The movie depicts Roman occupation of Palestine as brutal, with soldiers constantly harassing the locals and even stealing tombstones to build their local Roman coliseum. There is a secret resistance movement by Zealots who attack and kill Romans. Judah discovers that his sister is a member, when she brings an injured Zealot to the stables to be treated. He strongly disapproves and lectures them, but he allows the wounded man to stay hidden until he recovers. Apparently, Judah's privilege as a wealthy prince blinds him to what the poorer classes suffer under Roman rule. He believes in being passive and coexisting without violence. I thought about the current troubles in Israel, and wondered if this was political/social commentary about Palestinians fighting Israeli oppression, but I am not sure the filmmakers meant anything more than parallels to Nazi anti-Semitism.

Messala tells Judah that Pontius Pilate is going to parade through town and he hopes to round up troublemakers, but Judah refuses to name names of Zealots; Messala takes this as obstinacy and betrayal from his friend. Later, during the parade, the injured Zealot in the house actually shoots an arrow toward Pontius Pilate, causing the Roman soldiers to storm the house in search of the assassin. Judah yells at the guy, "What have you done?" yet allows him to escape rather than face punishment. The rest of the household are not so lucky. They plead with Messala to spare them and vouch for their loyalty to Rome. Messala, though, discovers the bed where the Zealot slept, so they must have been harboring him and collaborating. He feels he must prove his own loyalty and effectiveness to Pontius Pilate, so he arrests them all. Hoping to take the burden, Judah confesses that he shot the arrow, but the Romans still do not release his mother and sister. He is sent to be a galley slave on a Roman ship.

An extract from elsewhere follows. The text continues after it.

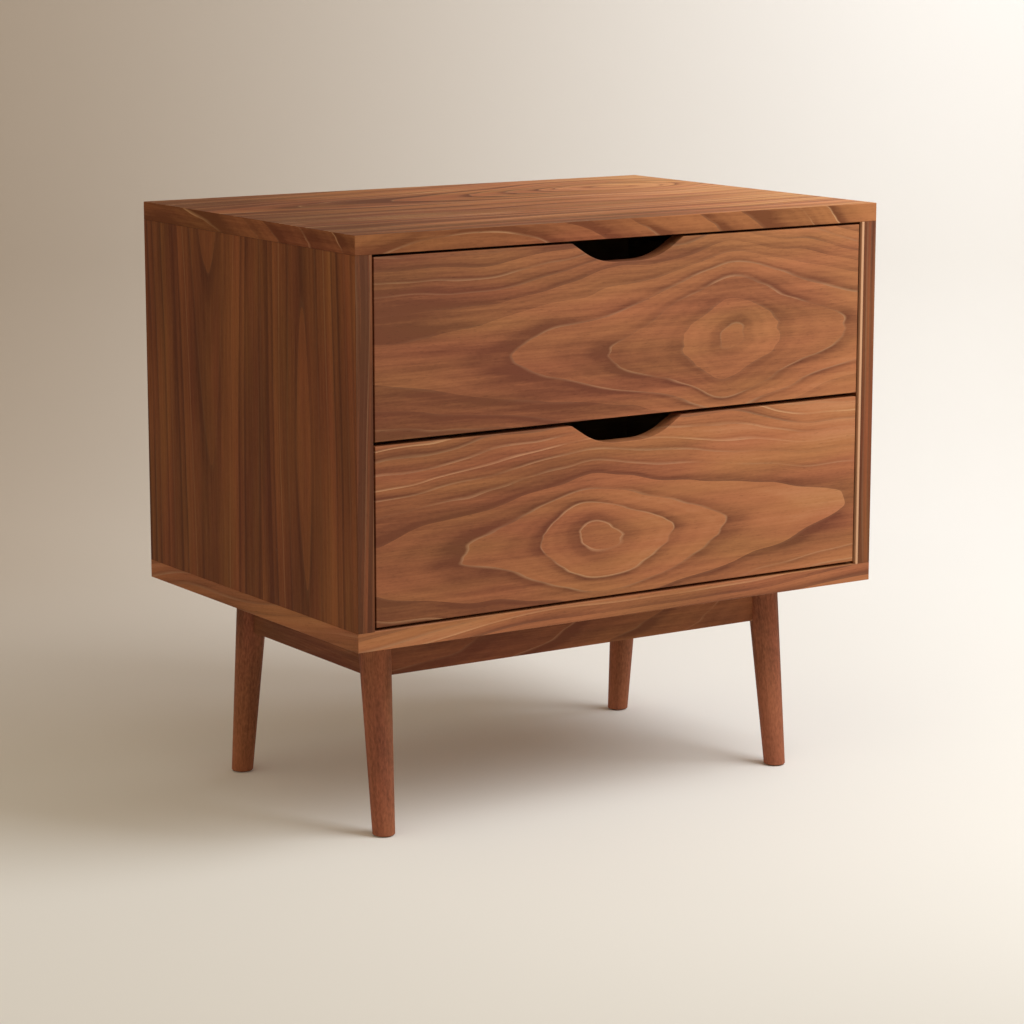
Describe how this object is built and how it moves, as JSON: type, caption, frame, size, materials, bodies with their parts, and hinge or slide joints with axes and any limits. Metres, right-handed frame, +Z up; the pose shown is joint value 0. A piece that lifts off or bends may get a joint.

After five years on the galley ship, there is a disastrous battle near Greece. It's a creative scene, watching a sea battle from below deck where the rowers can glimpse what's going on outside. All the Roman commanders on their ship are killed, and then a ship rams through their galley, killing most of the slaves, but Judah manages to release himself from his chains and float away on the wreckage. He lands on the beach where Morgan Freeman's character discovers him. I'm not sure if I ever heard his name in the movie, with many people simply calling him the African. He at first wants to turn Judah in to the Romans, but Judah offers to heal his sick horse and begs to be taken back home to Jerusalem. The sheikh agrees and becomes more of a mentor to Judah with the chariots. When they arrive in the city, Judah finds that his wife Esther has become a follower of Jesus, tending to the poor and hungry on the streets. She says his family were killed in his absence, and that Messala is now a champion chariot driver for Rome.

Judah sends Messala his old dagger as a message to meet him at the old abandoned house; I was highly skeptical that Judah would have been allowed to keep that dagger all his years as a galley slave, but I guess maybe he left it at the house before his arrest, and got it from there. Judah wants vengeance and attacks Messala, but Romans storm the house, and Judah gets away. Pontius Pilate orders twenty Jews to be killed in retaliation, and one of the twenty is a friend of Esther's. She meets Judah at the sheikh's campsite and tells him what his vengeance has cost. She pleads with him to give up his hatred and just enjoy that they were given a second chance to reunite after all these years. He refuses to give up, especially after learning from another Roman that his mother and sister are alive after all, but are in prison, suffering from leprosy. This inflames Judah's hatred against Messala, but the sheikh tells Judah that there's a better plan than simple assassination. He could beat Messala in a chariot race, publicly humiliating him and Rome. So the sheikh negotiates with Pontius Pilate and bets that if his Jewish driver wins, all charges against him will be dropped.

So we have the dramatic chariot race. In this version, Messala doesn't cheat with his chariot, and we watch the other chariot drivers each fall out of the race through disaster. It's like how a NASCAR race will have huge car crashes, and crews will try to retrieve the injured before getting run over themselves. With the horses too, there's added chaos, and it was a really dangerous, grandiose spectacle. The crowd begin chanting Judah's name, eager to see Roman pride take a hit. Judah does win, but soon feels regret and concern for the badly injured Messala, whom he can't reach, because of the crowds. Pontius Pilate pays his wager, but tells the sheikh he's not defeated, for the Jews are now bloodthirsty like Romans. Then Jesus of Nazareth, viewed as more dangerous than Zealots, is betrayed by Judas and arrested by the Romans. Judah recognizes Jesus on the streets and tries to offer him water, but Jesus restrains him from lashing out at Romans. Judah attends the crucifixion and weeps, reconciling with Esther, now that he realizes vengeance was worthless. There is a rainstorm that miraculously heals Judah's family, and the sheikh buys them out of prison to reunite the family. Judah then goes to Messala, who has lost a leg and threatens him with that old dagger. But instead of fighting, Judah speaks of their childhood as brothers and offers to carry him. So the power of love overcomes all, and they become one family again. I thought it was a good message, and worth changing the story. (Apparently the original book had Messala continue to seek vengeance for years, but this happier ending reinforces the theme of forgiveness and redemption.) I liked it, even if other reviews were bad.